Au Sénégal, les régimes politiques se nourrissent de "complotiste", les menaces extérieures ayant toujours été exorcisées par la découverte d'un ennemi intérieur. Il en était ainsi du temps de la Sfio entre Lamine Guèye et Senghor, il en est encore ainsi du temps de Macky Sall. Comme hier dans le Ps d'Abdou Diouf, le Pds d'Abdoulaye Wade, le peuple Apr réclame du sang. Il veut désigner l'ennemi, ou alors les ennemis intérieurs, pour les livrer à la croix, leur faire prendre le long chemin de leur Golgotha, fait d'imprécations, de cris de haine, d'accusations loufoques, jusqu'à ce que condamnation s'en suive.
Qui pût penser cela possible, sitôt Macky Sall réélu par un score des si précieux ? Mais qui pût surtout penser qu'au moment où le Président de la République a besoin de l'unité dans ses rangs pour faire face à une conjoncture politique des plus difficiles, ses troupes revenues de combat, investiraient tous leurs efforts dans la désignation d'un nouvel ennemi. Pourquoi tant d'efforts pour rien ? Et qui eût pu penser qu'aveuglés par leurs ambitions personnelles, les amis d'hier se regarderaient en ennemis de demain ? C'est à y perdre la raison. Ils interdisent à ses collaborateurs toute ambition pour 2024 et se retournent contre Macky Sall pour lui interdire de briguer un troisième mandat.

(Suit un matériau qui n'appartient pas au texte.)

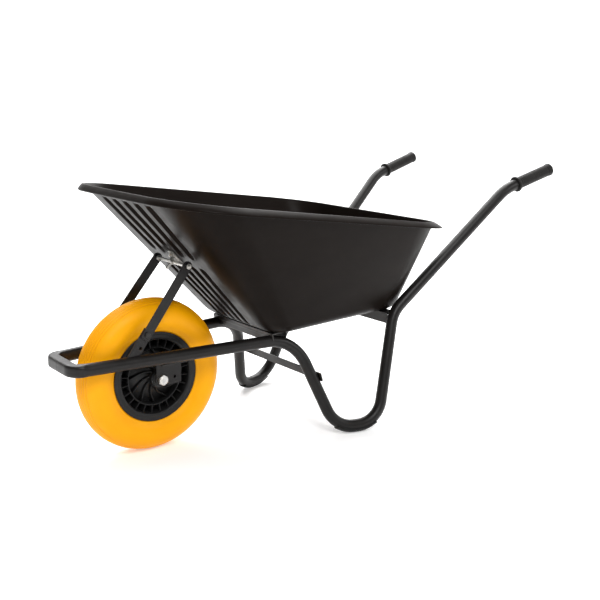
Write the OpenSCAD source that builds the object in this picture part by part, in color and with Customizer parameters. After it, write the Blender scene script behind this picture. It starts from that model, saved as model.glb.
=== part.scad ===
// Single-wheel garden barrow: bent tube frame, plastic tray, solid foam tyre on a moulded rim.
// Millimetres, +Z up, wheel at -X, handles at +X, mirror plane y = 0, ground at z = 0.

/* [Wheel] */
// Diameter of the tyre
wheel_d = 400; // [380:1:405]
// Width of the tyre section
tyre_w = 94; // [80:1:98]
// Diameter over the rim flanges
rim_d = 235; // [225:1:245]
// Width over the rim flanges
rim_w = 75; // [70:1:80]
// Number of ribs on each face of the rim
rim_ribs = 12; // [8:1:16]

/* [Axle] */
// Diameter of the axle bolt
axle_d = 16; // [14:1:18]
// Gap between the two axle brackets
fork_gap = 124; // [120:1:130]
// Radial running clearance of the bushes on the sleeve
run_fit = 0.06; // [0.03:0.01:0.1]

/* [Frame tube] */
// Outside diameter of the tube
tube_d = 32; // [28:1:34]
// Wall of the tube
tube_wall = 1.5; // [1.2:0.1:2.5]
// Distance of the nose bar ahead of the axle
nose_reach = 235; // [230:1:250]
// Height of the rails above the ground
rail_z = 265; // [260:1:270]
// Height of the tube centre line over the ground at the feet
foot_z = 18.4; // [17:0.1:18.6]
// Height of the grip ends
grip_z = 684; // [670:1:700]
// Half spacing of the grip ends
grip_y = 291; // [280:1:300]

/* [Tray] */
// Length of the tray at the top of the wall
tray_top_len = 818; // [800:1:830]
// Half width of the tray at the front of the top
tray_top_front = 314; // [305:1:318]
// Half width of the tray at the back of the top
tray_top_back = 340; // [330:1:344]
// Wall of the tray
tray_wall = 3.5; // [3:0.1:5]
// Width of the turned-out rim of the tray
rim_lip = 28; // [20:1:30]

/* [Flat bars] */
// Width of the struts and of the leg brace
bar_w = 25; // [20:1:28]
// Thickness of the struts and of the leg brace
bar_t = 4; // [3:0.5:5]
// Diameter of the small fixing bolts
bolt_d = 6; // [5:0.5:6.5]

/* [Hidden] */
$fn = 64;

// Left is -y, right is +y.
LEFT = -1;
RIGHT = 1;
wheel_r = wheel_d / 2;
tube_r = tube_d / 2;
axle_r = axle_d / 2;
nose_half = 68;
knee_x = 661;

// Centre line of the right half of the tube: nose, rail, leg loop, knee, wrist, grip end.
PATH = [
    [-nose_reach, 0, rail_z],
    [-nose_reach, nose_half, rail_z],
    [366, 135, rail_z],
    [440, 227, foot_z],
    [564, 264, foot_z],
    [knee_x, 211, 306],
    [1036, 276.5, 634],
    [1217, grip_y, grip_z]];
BEND = [0, 30, 110, 80, 80, 110, 140, 0];
grip_wall = 1.5;
grip_cap = 4;
grip_len = 146;

// The part's origin is the middle of its footprint.
x_front = -nose_reach - tube_r;
grip_dir = (PATH[7] - PATH[6]) / norm(PATH[7] - PATH[6]);
x_back = PATH[7][0] + (tube_r + grip_wall) * sqrt(1 - pow(grip_dir[0], 2));
x_mid = (x_front + x_back) / 2;

// Tray outlines, low plane and high plane. Both planes slope along x.
low_front = 279;
low_back = 732;
low_half_front = 175.5;
low_half_back = 180;
low_z = 293;
low_slope = 0.04;
top_front = -63;
top_back = top_front + tray_top_len;
top_z = 612;
top_slope = -0.138;
slope_x = 400;
low_tilt = -atan(low_slope);
front_bow = 16;

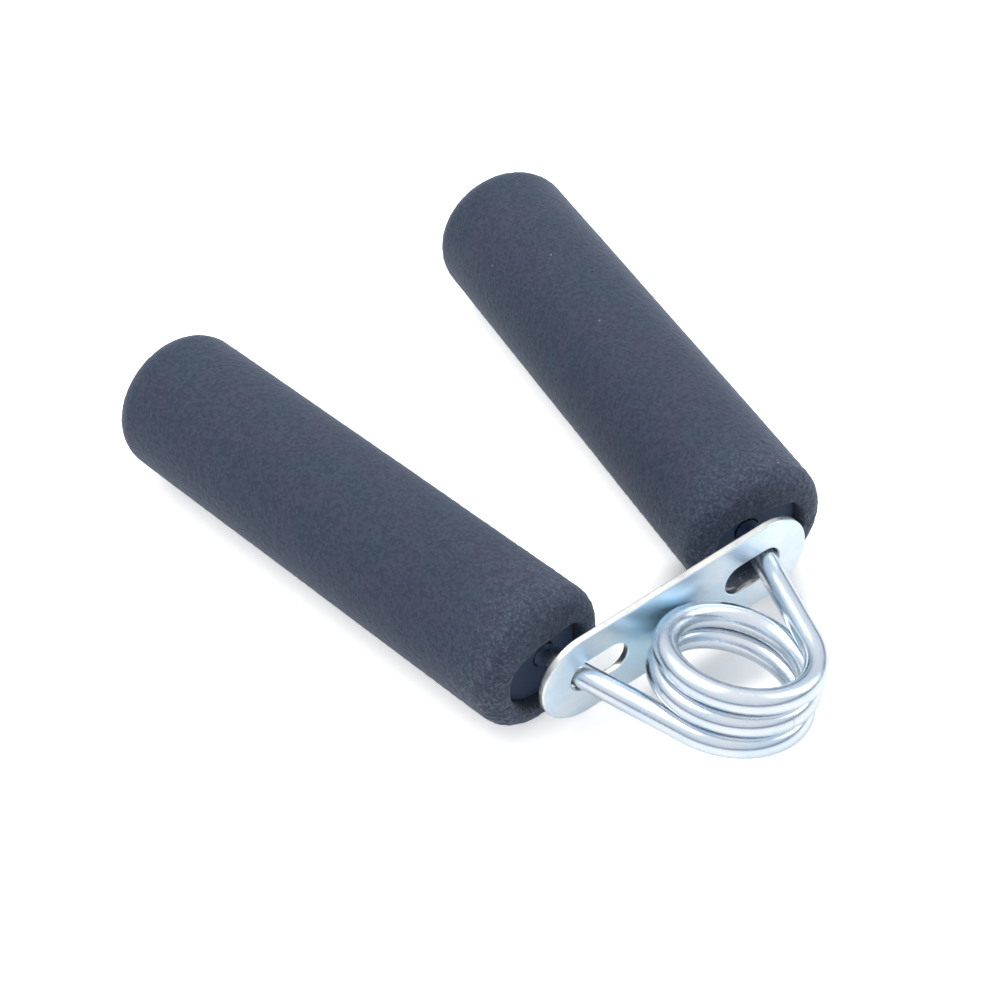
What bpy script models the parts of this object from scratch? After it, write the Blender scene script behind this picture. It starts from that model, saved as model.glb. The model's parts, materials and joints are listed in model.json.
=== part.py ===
"""Foam hand grip strengthener: a torsion spring whose two arms carry foam-covered handles.

Metres, +Z up. The object lies flat on its two sleeves, with the coil at -Y and the handles towards +Y.
The origin is under the middle of its bounding box. Its two halves are the same piece, turned half a turn
about the long middle line, so the right-hand pieces are modelled and the left-hand ones are turned copies.
"""

import math

import bmesh
import bpy
from mathutils import Matrix, Vector

# Driving dimensions: the spring
WIRE_DIAMETER = 0.005
COIL_MEAN_RADIUS = 0.0143
COIL_PITCH = 0.0053
ARM_LEAN = math.radians(18.0)
BEND_REACH = 0.0345
BEND_RADIUS = 0.02
ARM_END_PAST_BEND = 0.075

# Driving dimensions: the handles
HANDLE_LEAN = math.radians(8.6)
SLEEVE_RADIUS = 0.0155
SLEEVE_LENGTH = 0.115
SLEEVE_BORE_RADIUS = 0.010
SLEEVE_END_WALL = 0.007
SLEEVE_LIP_RADIUS = 0.0045
SLEEVE_BORE_ROUND = 0.001
SLEEVE_END_ROUND = 0.006
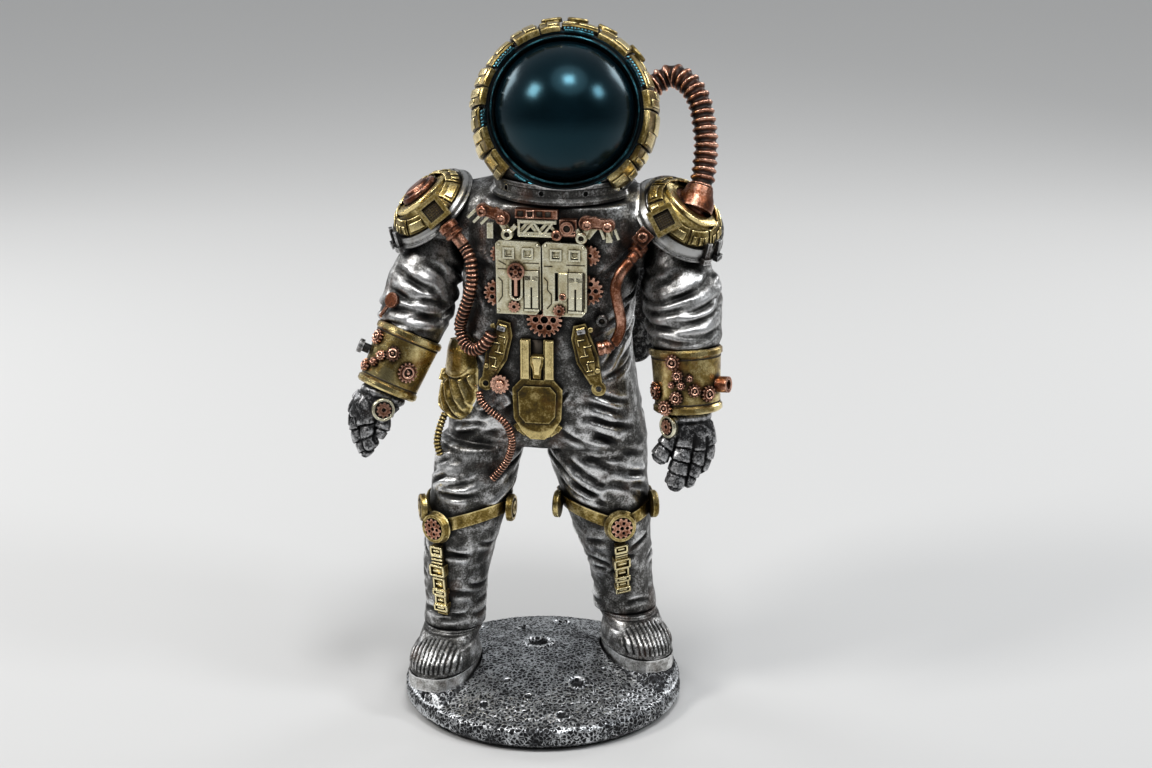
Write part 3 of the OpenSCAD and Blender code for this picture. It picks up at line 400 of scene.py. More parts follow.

Voyez bien la dernière trouvaille, dans ce qu'elle a d'absurde : dès son arrivée au ministère des Affaires étrangères, Amadou Ba a voulu supprimer le poste de Directeur général des Sénégalais de l'Extérieur. Ce qu'il a proposé au Conseil des ministres bien avant la sortie récente du sieur Sory Kaba. M. Kaba, limogé malgré tout, avait donc toutes les raisons de tester le ministre Amadou Ba et de ne pas l'aimer. Il est bien à l'origine de son malheur. Mais une fois le renégat abattu, ses poursuivants se sont rués sur son prétendu mentor, pour le désigner son cou au bas de l'échafaud. La preuve de ses accusateurs : une proximité supposée entre le Ministre des Affaires étrangères et son ci-devant Directeur général.
Amadou Ba le connaissait-il avant ? Non. L'avait-il nommé ? Assurément non. Bien au contraire, Sory Kaba a été nommé alors qu'Amadou Ba rongeait son frein à la Direction générale des Impôts et Domaines. Il est de notoriété publique que M. Kaba est de Fatick, où il exerçait la fonction d'agent municipal, nommé par Macky Sall, alors opposant. Si Monsieur Kaba devait se réclamer de quelqu'un, c'est bien de celui à qui il venait de s'attaquer en le défiant, remettant en cause ses mises en garde concernant tout débat sur prématuré sur la prochaine élection présidentielle.
Comment donc peut-on avoir été tête de liste aux législatives, remportées avec justesse, dirigé le Comité de campagne victorieux à Dakar, pour se voir désigner immédiatement "ambitieux et traître" ?
À l'Apr, les combattants sont à l'heure de la guerre préventive. Ils désignent l'ennemi avant même qu'il en devienne un. Une fois leur cible atteinte, ils en désignent une autre, sans le moindre discernement. Et c'est ainsi que sont désignés Aminata Touré, Abdoulaye Daouda Diallo, Ali Ngouille Ndiaye, Oumar Youm, Sidiki Kaba, Makhtar Cissé et même le vitré Abdoulaye Diouf Sarr, Duc de Yoff. Il est lui aussi accusé d'utiliser son patelin Lébou comme rampe pour conquérir Dakar, puis le Sénégal. C'est à croire que tous les responsables de l'Apr sont frappés du même mal et que Macky Sall n'est entouré que d'ambitieux ennemis. Il ne se passe plus un seul jour sans que dans un département du pays, des voix s'élèvent pour demander au Président Macky Sall de prendre garde. Lui qui a l'État, les renseignements, méconnaîtrait-il à ce point qui sont ses ennemis ?
Évidemment que non. Mais s'il feignait de les ignorer, le peuple Apr, insondable comme un Dieu bantou, serait là volontiers, pour les lui faire connaître.